Roberto Mussapi
Every beat of my heart, la poesia

Danza di vita e morte

È in uscita in questi giorni uno dei più bei libri di poesia italiana degli ultimi tempi, “Il dolore” di Alberto Toni. Da cui sono tratti i versi qui commentati. Che raccontano di una trota e del mito primigenio della nostra dolorosa eppur vitale recita nel mondo

Lungo il Sangro è una perla in un libro che sta uscendo in questi giorni, Il dolore, di Alberto Toni (Samuele Editore). Titolo coraggioso, dato che suona identico a quello di un capolavoro di Ungaretti. Titolo necessario, quindi, per l’autore. Autore di un libro ancor più necessario: Alberto Toni, uno dei poeti significativi del panorama nazionale, qui scrive un’opera poetica bellissima. Impeccabilmente calibrata e pulsante: poesia fredda nell’osservazione fissa dell’occhio, calda nel sangue che pulsa: alla Seamus Heaney. Miti impercettibili scoperti nel divenire quotidiano, mai minimo e tanto meno minimalista, ma osservato nel piccolo, nel dettaglio, come in un film del primo Wenders.
La poesia contemporanea conosce il ritorno all’epopea delle origini, alla nascita dalle acque, e quindi il legame con l’archetipo degli animali marini, Moby Dick. L’anguilla di Montale ritrova vita e passato immemoriale in quel guizzo vivente e acquatico, l’opposto della fossilizzazione del mare in Ossi di Seppia. L’anguilla di Heaney è ancora più potentemente vitale nelle sue risalite nella corrente: qui Toni, in questa scia di vita riscoperta nell’acqua, nell’elemento dell’origine, coglie e mette in scienza la danza di vita e morte della trota, il mito primigenio della nostra dolorosa eppur vitale recita, stoicamente e irriducibilmente, nel mondo.
“Offuscamento e male”, certo il mal di vivere incontrato, ma con lo sguardo simile a quello di Luzi dai ponti, felice nell’ebbrezza del flusso delle acque. Uno dei più bei libri di poesia italiana degli ultimi tempi.

 

alberto-toni

Lungo il Sangro

Dal Sangro mi diparto e nuota,

lei, la trota sannita

e s’annida al temporale, sfida il grigio

e il verde, mentre l’acqua, il riverbero

di fibule sotterra il tempo antico e

quanto resta. Ma poi oltre il chietino

giunta al Capestrano illustre che non teme

i secoli, ah, quanto per la lingua distrutta

degli avi, lei non teme le nostre sorprese

contemporanee e lascia soltanto un filo

nel percorso, spiazza in controtendenza

la lenza del pescatore ignaro e poco furbo.
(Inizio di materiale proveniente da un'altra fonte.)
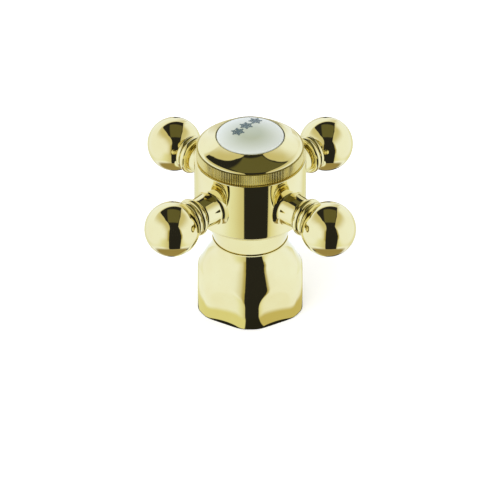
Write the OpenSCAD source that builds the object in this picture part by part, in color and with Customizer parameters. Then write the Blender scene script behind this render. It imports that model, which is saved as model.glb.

Temiamo per la sepoltura e intanto un grido

s’alza dai secoli, quel molto, deciso, a dispetto

di me. La trota

che s’inerpica nel grigiorosa tra i sassi

e poi scompare. Come una spada, una lancia

museale, viva e sembiante, un po’ in ombra,

ma eccola al raggio e alla pioggia sopravvive,

rinasce di giorno in giorno, smilza che fugge

e scrive la storia antica. Fuori, la cinta funeraria

è spezzata, si incrina, al passo

dei tratturi e dei sassi bagnati. Se dalla

fugacità rapita noi non proviamo gioia, eccolo

il turbinello della mente, il basso

che ci pesa al cuore, lapsus, offuscamento e male.